A troop of mythical creatures led by an immortal are stationed on the roof of a palace building to guard with vigilance and force against any invisible or intangible attacks

COMMENTS FROM MINDS

2020

Eric
And it did its job for around 550 years.

All Things Chinese
Hmmm, the main conference hall was completed in 1419 but burned down to the ground about 3 years later and rebuilt by his grandson which could be more than 3 decades afterwards. So let’s say around 570 years? Pretty close to 550 years.

Eric
I was thinking of the emperor, and the revolution and being ousted in 1939 I think. Probably 520 years?

All Things Chinese
The last Chinese emperor committed suicide in 1644 when mobs broke into Beijing. He left a handwritten note next to his body: you may do anything to my corpse to vent your anger but please do not hurt ordinary people in the city.

I know who you are thinking, the last Manchu emperor Pu Yi from The Last Emperor, a movie made by a Manchu director and is full of lies.

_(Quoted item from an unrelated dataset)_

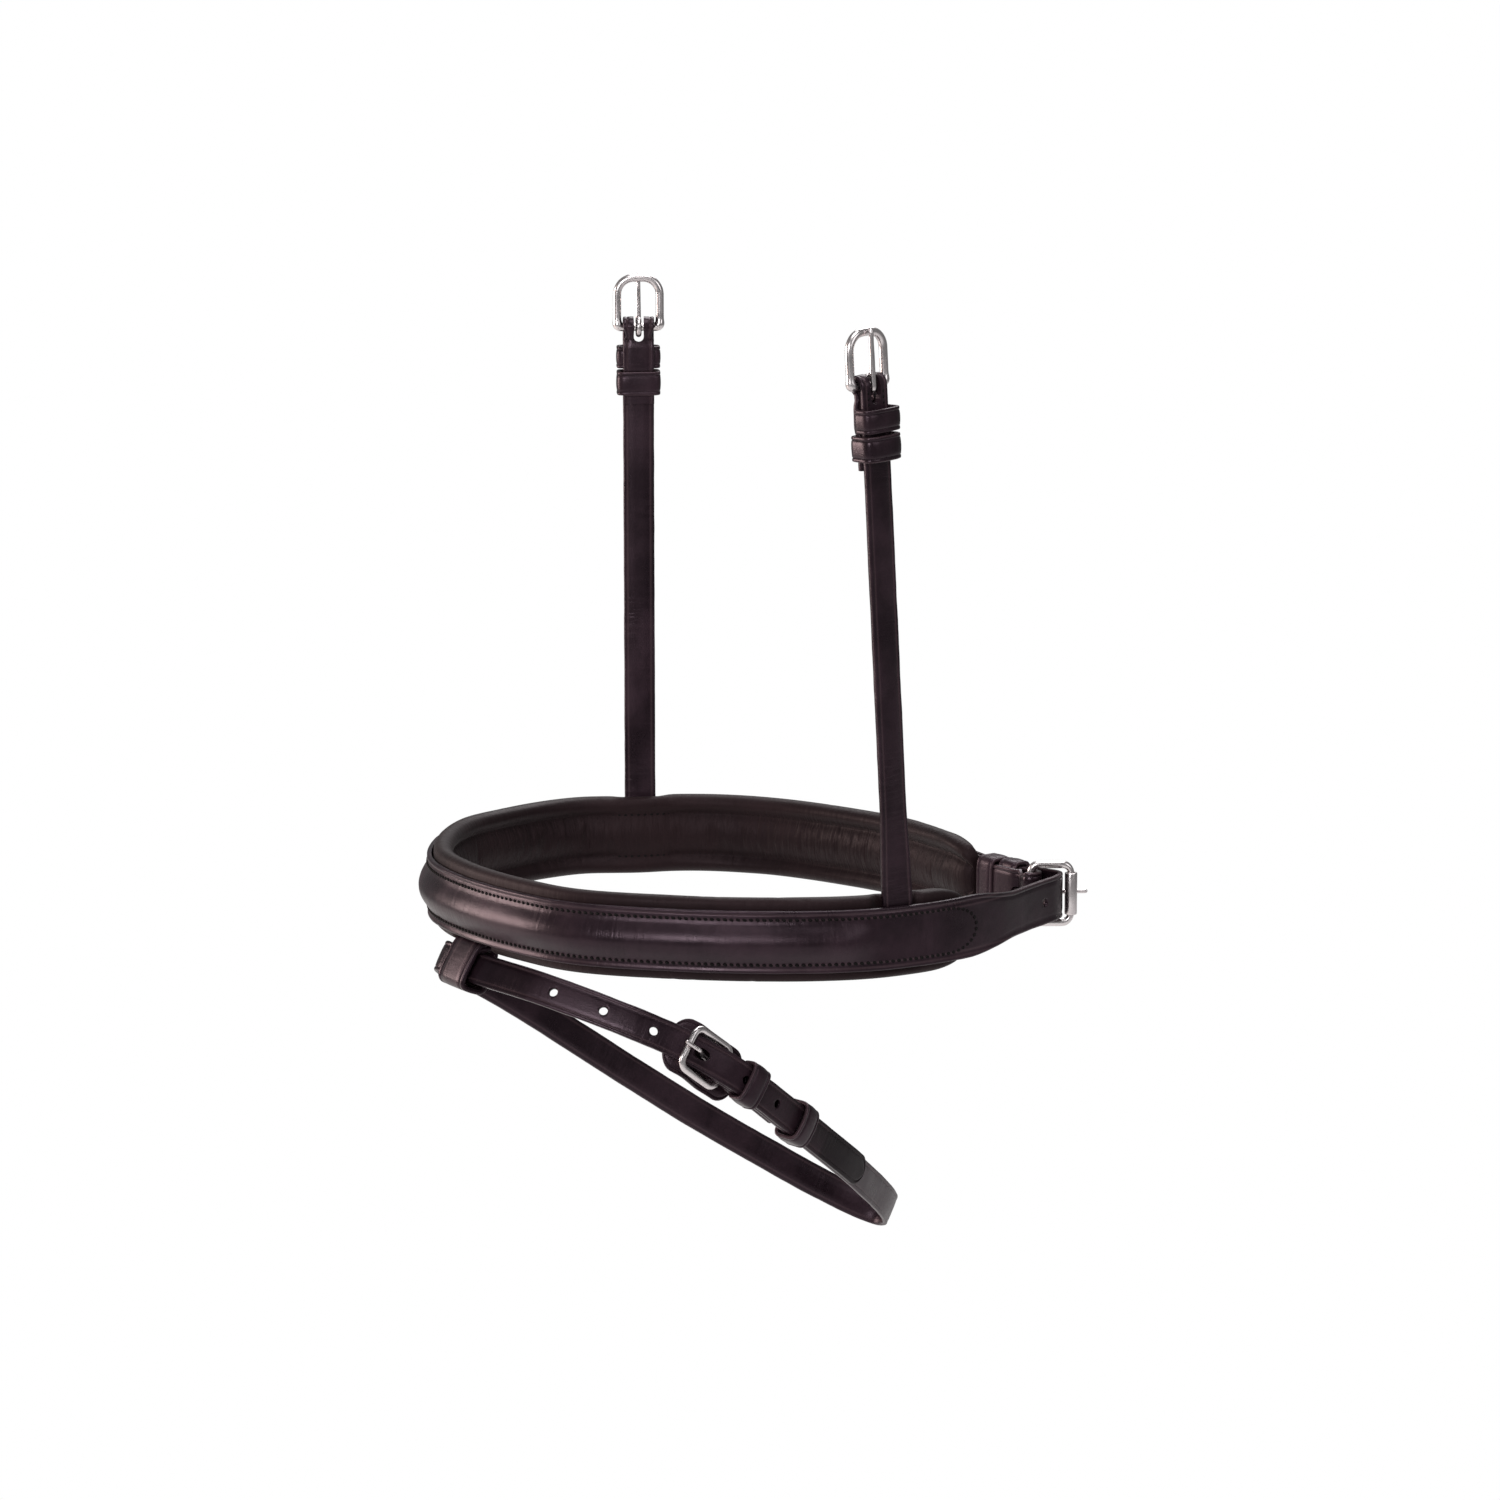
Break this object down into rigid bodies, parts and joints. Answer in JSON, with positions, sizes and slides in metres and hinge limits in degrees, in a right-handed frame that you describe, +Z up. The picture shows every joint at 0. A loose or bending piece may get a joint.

Pu Yi was kicked off the throne in 1911 by an anti-Manchu revolution initiated in Wuhan. He then worked with the Japanese army to invade China and slaughtered 300,000 Chinese people in Nanjing alone during WWII.

Eric
Wow, is my history off the mark. Thanks, yes the movie is where I got that info.

All Things Chinese
The movie is total crap.

The pillars in Beijing Forbidden City were from the early Ming Dynasty 600 years ago. The busy patterns painted on the ceiling and beam are not an original style but a Tibetan-Manchu fashion.